Symmetry Classification and Universality in Non-Hermitian Many-Body Quantum Chaos by the Sachdev-Ye-Kitaev Model

TL;DR

This paper demonstrates that non-Hermitian many-body quantum systems, modeled by the Sachdev-Ye-Kitaev model, exhibit universal spectral correlation features described by random matrix theory, revealing a rich classification of universality classes.

Contribution

It identifies and classifies 19 out of 38 non-Hermitian universality classes in the nHSYK model, extending the understanding of quantum chaos beyond Hermitian systems.

Findings

Spectral correlations match random matrix theory for q > 2

Poisson statistics for q = 2

Explicit realization of 14 universality classes beyond Ginibre ensembles

Abstract

Spectral correlations are a powerful tool to study the dynamics of quantum many-body systems. For Hermitian Hamiltonians, quantum chaotic motion is related to random matrix theory spectral correlations.

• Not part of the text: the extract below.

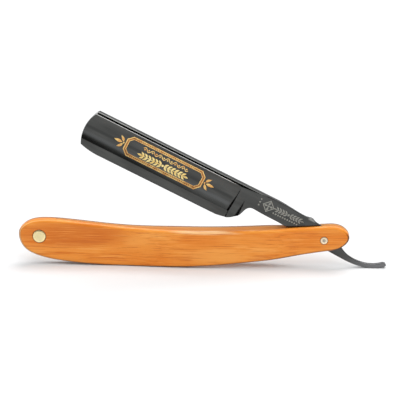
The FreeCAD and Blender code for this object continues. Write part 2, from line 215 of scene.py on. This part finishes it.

Based on recent progress in the application of spectral analysis to non-Hermitian quantum systems, we show that local level statistics, which probe the dynamics around the Heisenberg time, of a non-Hermitian $q$-body Sachdev-Ye-Kitev (nHSYK) model with $N$ Majorana fermions, and its chiral and complex-fermion extensions, are also well described by random matrix theory for $q > 2$, while for $q = 2$, they are given by the equivalent of Poisson statistics. For that comparison, we combine exact diagonalization numerical techniques with analytical results obtained for some of the random matrix spectral observables. Moreover, depending on $q$ and $N$, we identify $19$ out of the $38$ non-Hermitian universality classes in the nHSYK model, including those corresponding to the tenfold way. In particular, we realize explicitly $14$ out of the $15$ universality classes corresponding to non-pseudo-Hermitian Hamiltonians that involve universal bulk correlations of classes ${\rm AI}^\dagger$ and ${\rm AII}^\dagger$, beyond the Ginibre ensembles. These results provide strong evidence of striking universal features in non-unitary many-body quantum chaos, which in all cases can be captured by nHSYK models with $q > 2$.